The Federal Investigation Agency is Pakistan’s primary federal law enforcement body for organised crime and financial crime. Its Anti-Corruption Wing has jurisdiction over cricket match-fixing because the conduct involved — illegal betting, fraud, money laundering — constitutes criminal offences under Pakistani law. Unlike the PCB, which can only ban players from cricket, the FIA can file criminal charges, arrest individuals, and pursue custodial sentences through Pakistan’s courts.
Who was arrested in the PSL spot-fixing scandal?

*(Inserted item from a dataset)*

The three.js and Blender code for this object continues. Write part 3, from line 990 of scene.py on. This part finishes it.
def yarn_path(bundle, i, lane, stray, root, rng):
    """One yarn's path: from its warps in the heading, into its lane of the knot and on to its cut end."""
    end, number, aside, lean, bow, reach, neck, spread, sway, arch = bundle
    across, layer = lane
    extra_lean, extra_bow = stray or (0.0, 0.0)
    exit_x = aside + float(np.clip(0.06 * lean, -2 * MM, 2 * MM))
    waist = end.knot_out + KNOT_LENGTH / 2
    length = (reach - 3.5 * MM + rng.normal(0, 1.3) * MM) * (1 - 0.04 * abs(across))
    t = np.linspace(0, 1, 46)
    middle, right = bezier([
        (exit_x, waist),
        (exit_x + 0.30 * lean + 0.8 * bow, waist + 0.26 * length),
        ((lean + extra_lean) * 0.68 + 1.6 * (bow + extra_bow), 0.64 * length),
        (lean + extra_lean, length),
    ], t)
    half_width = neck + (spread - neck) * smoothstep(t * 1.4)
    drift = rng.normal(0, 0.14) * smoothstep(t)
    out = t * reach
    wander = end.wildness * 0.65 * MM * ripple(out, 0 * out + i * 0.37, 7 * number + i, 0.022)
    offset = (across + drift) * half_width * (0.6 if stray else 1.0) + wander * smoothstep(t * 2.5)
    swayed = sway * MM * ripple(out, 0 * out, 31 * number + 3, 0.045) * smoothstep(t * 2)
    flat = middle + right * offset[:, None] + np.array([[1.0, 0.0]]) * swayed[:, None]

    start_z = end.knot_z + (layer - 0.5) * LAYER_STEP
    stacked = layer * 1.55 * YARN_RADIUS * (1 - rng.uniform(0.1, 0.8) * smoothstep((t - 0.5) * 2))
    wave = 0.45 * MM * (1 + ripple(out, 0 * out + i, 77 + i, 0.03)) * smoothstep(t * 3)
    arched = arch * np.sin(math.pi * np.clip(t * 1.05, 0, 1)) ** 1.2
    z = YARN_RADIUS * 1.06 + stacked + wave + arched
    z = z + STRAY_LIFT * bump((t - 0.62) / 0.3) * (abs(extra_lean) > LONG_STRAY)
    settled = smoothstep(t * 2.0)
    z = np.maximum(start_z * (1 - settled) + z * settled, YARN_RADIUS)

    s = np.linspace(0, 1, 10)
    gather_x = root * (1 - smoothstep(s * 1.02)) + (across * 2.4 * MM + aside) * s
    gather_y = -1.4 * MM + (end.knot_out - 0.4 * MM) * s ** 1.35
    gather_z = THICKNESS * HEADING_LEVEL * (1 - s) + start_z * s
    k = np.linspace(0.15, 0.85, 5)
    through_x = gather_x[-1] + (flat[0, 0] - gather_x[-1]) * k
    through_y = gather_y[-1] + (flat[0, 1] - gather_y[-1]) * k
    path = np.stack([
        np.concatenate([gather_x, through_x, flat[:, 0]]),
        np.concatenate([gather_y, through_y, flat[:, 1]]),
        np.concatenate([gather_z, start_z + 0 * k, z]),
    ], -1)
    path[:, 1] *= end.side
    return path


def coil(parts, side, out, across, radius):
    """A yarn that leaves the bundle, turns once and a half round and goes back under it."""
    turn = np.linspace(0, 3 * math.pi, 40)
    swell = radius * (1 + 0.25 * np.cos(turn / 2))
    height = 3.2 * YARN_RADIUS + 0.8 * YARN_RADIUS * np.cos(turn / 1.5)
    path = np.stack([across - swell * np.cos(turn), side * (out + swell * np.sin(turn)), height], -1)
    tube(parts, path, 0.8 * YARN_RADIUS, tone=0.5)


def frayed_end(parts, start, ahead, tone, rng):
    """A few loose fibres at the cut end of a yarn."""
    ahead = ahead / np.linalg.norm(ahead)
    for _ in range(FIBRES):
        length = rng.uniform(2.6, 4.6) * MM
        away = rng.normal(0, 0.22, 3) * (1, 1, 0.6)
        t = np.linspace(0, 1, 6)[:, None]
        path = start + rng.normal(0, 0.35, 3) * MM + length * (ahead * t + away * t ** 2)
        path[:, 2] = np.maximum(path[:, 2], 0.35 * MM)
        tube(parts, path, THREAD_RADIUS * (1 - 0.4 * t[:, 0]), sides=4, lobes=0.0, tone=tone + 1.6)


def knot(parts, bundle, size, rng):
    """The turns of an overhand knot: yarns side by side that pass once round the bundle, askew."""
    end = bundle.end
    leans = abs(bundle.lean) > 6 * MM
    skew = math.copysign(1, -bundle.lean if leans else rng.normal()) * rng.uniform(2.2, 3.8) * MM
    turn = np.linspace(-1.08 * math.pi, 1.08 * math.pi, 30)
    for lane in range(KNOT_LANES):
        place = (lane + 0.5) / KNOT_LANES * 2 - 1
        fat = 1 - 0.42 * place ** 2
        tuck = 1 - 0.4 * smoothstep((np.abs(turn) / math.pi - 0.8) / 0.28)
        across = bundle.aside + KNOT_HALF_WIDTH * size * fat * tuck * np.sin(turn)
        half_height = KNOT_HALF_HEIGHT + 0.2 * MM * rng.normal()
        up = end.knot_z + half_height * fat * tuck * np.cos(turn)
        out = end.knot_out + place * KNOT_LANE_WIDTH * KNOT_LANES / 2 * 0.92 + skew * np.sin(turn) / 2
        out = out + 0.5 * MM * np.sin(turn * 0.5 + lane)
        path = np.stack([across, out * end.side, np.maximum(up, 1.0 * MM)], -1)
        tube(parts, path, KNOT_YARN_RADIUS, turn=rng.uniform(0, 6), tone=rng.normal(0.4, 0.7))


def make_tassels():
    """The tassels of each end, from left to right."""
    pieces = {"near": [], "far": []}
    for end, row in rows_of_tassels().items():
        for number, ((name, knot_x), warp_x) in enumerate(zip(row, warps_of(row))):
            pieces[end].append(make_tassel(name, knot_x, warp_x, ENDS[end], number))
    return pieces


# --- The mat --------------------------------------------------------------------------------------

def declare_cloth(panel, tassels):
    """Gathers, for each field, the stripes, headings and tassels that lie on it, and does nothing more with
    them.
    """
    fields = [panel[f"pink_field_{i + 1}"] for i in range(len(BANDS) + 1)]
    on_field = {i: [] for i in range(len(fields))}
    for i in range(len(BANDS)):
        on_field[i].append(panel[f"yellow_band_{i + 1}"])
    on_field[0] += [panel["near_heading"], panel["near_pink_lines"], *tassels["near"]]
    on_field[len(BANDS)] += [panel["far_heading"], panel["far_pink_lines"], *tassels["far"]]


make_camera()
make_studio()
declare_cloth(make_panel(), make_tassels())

Six PCB players were provisionally suspended: Sharjeel Khan, Khalid Latif, Mohammad Irfan, Nasir Jamshed, Shahzaib Hasan, and Mohammad Nawaz. Of these, Nasir Jamshed was also arrested in the UK by the National Crime Agency in February 2017, and was subsequently jailed for 17 months following a guilty plea to bribery charges in December 2019. Two UK nationals — Yousef Anwar (40 months) and Mohammed Ijaz (30 months) — were also convicted and sentenced in the same UK proceedings.

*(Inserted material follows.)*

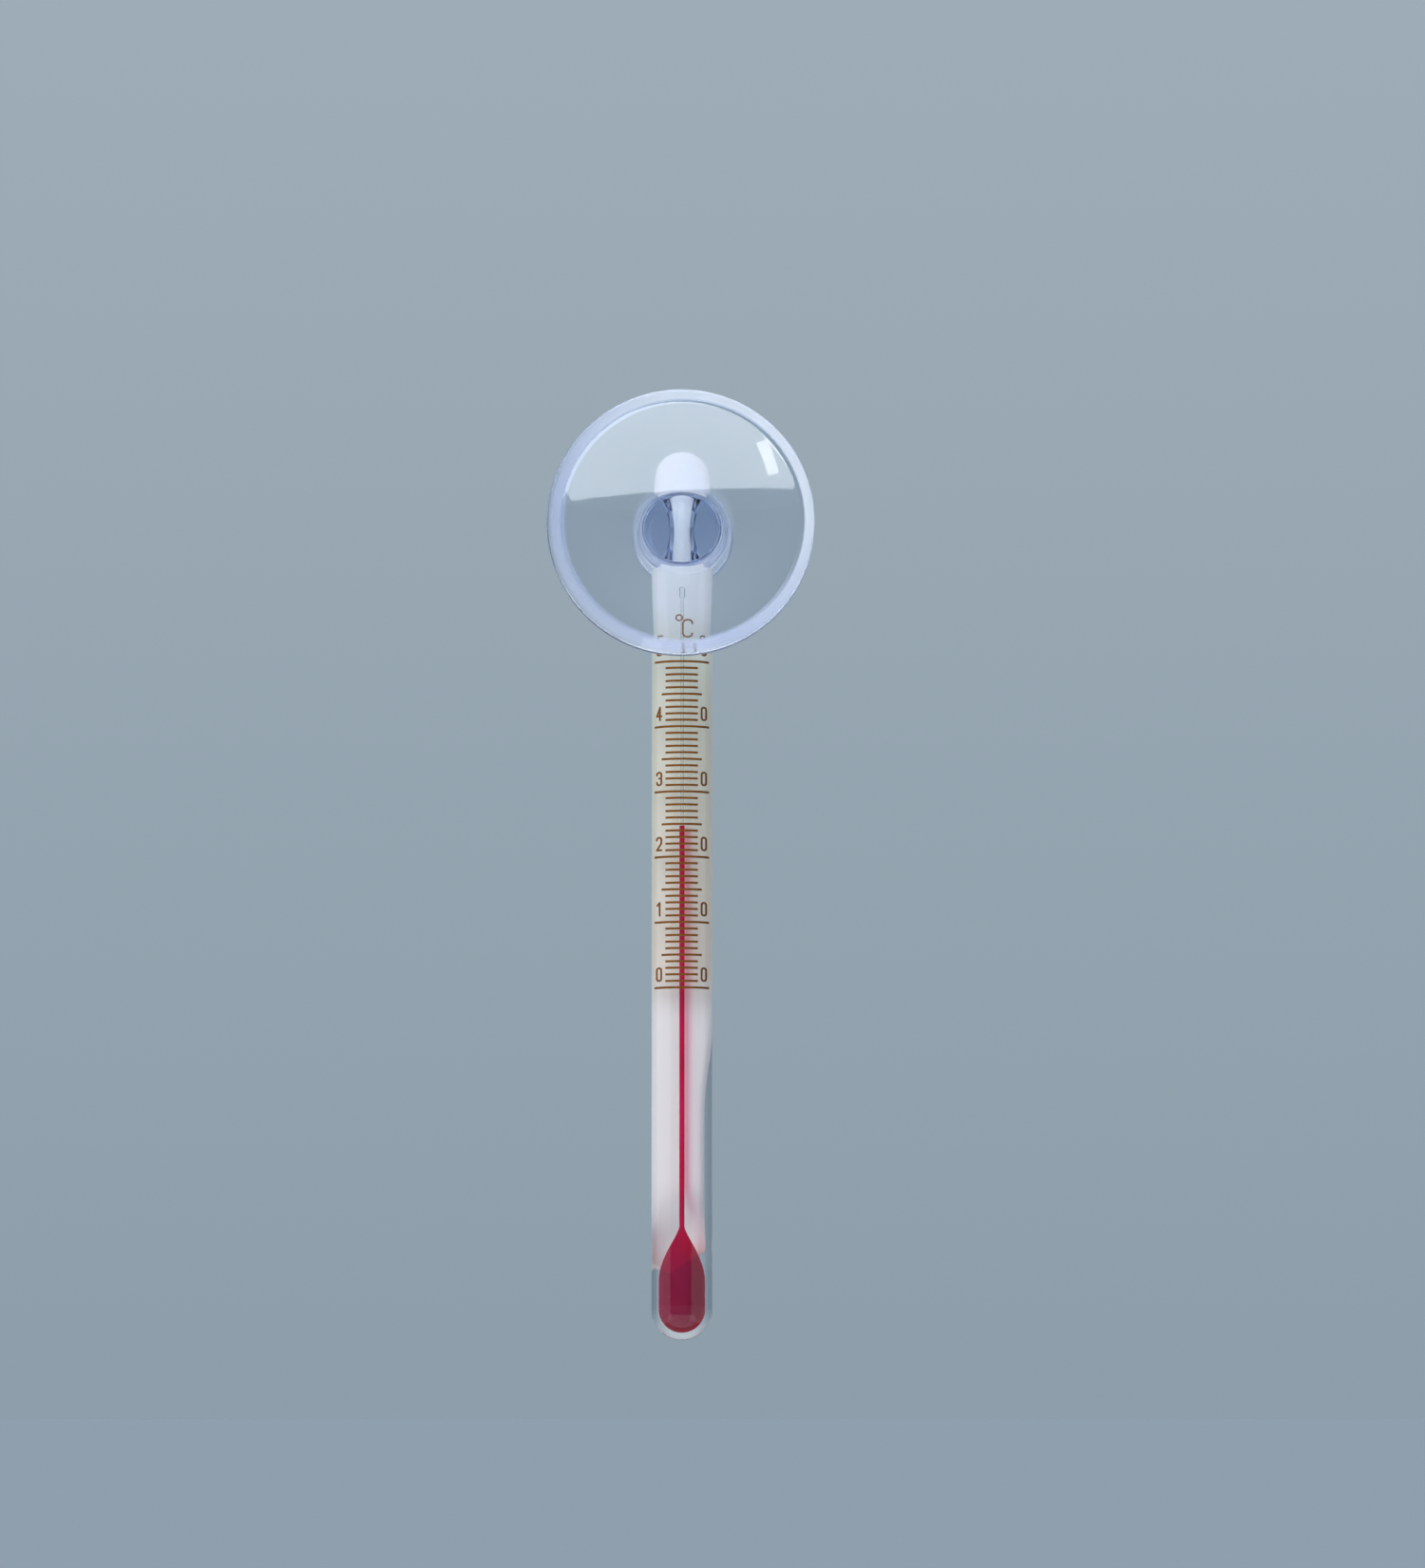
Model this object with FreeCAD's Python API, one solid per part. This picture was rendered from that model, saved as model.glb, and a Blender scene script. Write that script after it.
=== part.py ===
import FreeCAD, Part
import math
import os

# Mini aquarium thermometer: a solid glass stem held by its necked top in a clear suction cup.
# Millimetres, +Z up. The suction cup opens towards -Y and the scale faces -Y too.
# The origin is the centre of the plane on which the cup's lip seals against the tank wall.

# Glass stem. Its axis is vertical, behind the cup, and heights count from the middle of its neck.
STEM_Y = 8.5
STEM_R = 3.0
KNOB_R = 2.7
KNOB_TOP_Z = 8.1
NECK_MIDDLE_R = 1.28
NECK_END_R = 2.2
NECK_END_Z = 3.35
NECK_FILLET_R = 0.2
SHOULDER_R = 0.28
BULB_BOTTOM_Z = -79.4
FUSED_JOINT_Z = -67.5

# Capillary bore, with an expansion chamber at its top end.
BORE_R = 0.20
CHAMBER_R = 0.24
CHAMBER_BOTTOM_Z = -6.8
CHAMBER_TOP_Z = -5.4

# Spirit: a teardrop reservoir that narrows to a throat, and a thread that stands in the bore.
THROAT_Z = -68.4
RESERVOIR_R = 1.55
RESERVOIR_FLARE = [(0.36, -69.1), (0.80, -70.15), (1.30, -71.5)]
RESERVOIR_FULL_Z = -73.6
RESERVOIR_ROUND_Z = BULB_BOTTOM_Z + STEM_R
THREAD_R = 0.17
READING = 25
MOVING_THREAD_LENGTH = 10.0

# White strip drawn into the rod behind the bore. Its radii are shares of the rod's own radius,
# so that it narrows where the rod is drawn down to the neck.
OPAL_INNER_SHARE = 0.72
OPAL_OUTER_SHARE = 0.86
OPAL_HALF_ANGLE = 55.0
OPAL_TOP_Z = 7.0
OPAL_BOTTOM_Z = -66.8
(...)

Is PSL still affected by match-fixing concerns?
The PCB operates an active Anti-Corruption Unit that covers all PSL seasons, and the ICC’s ACSU monitors the tournament alongside domestic leagues globally. The FIA’s November 2025 arrests — involving individuals with alleged connections to international cricket betting networks — indicate that the FIA continues to investigate cricket-related corruption actively, though the individuals arrested in that case were not current PSL players.
For the broader history of cricket’s corruption — from the 1990s Hansie Cronje case through the patterns that eventually produced the PSL scandal — the complete match-fixing history sets the Pakistani cases in the full international context. Pakistan’s corruption story is not isolated: it intersects with the same South Asian betting networks, the same financial flows, and the same criminal structures that have affected cricket across multiple countries. The FIA dual-track system is Pakistan’s specific attempt to hold that intersection legally accountable — an attempt whose outcomes, as the years since 2017 show, have been partial but not negligible.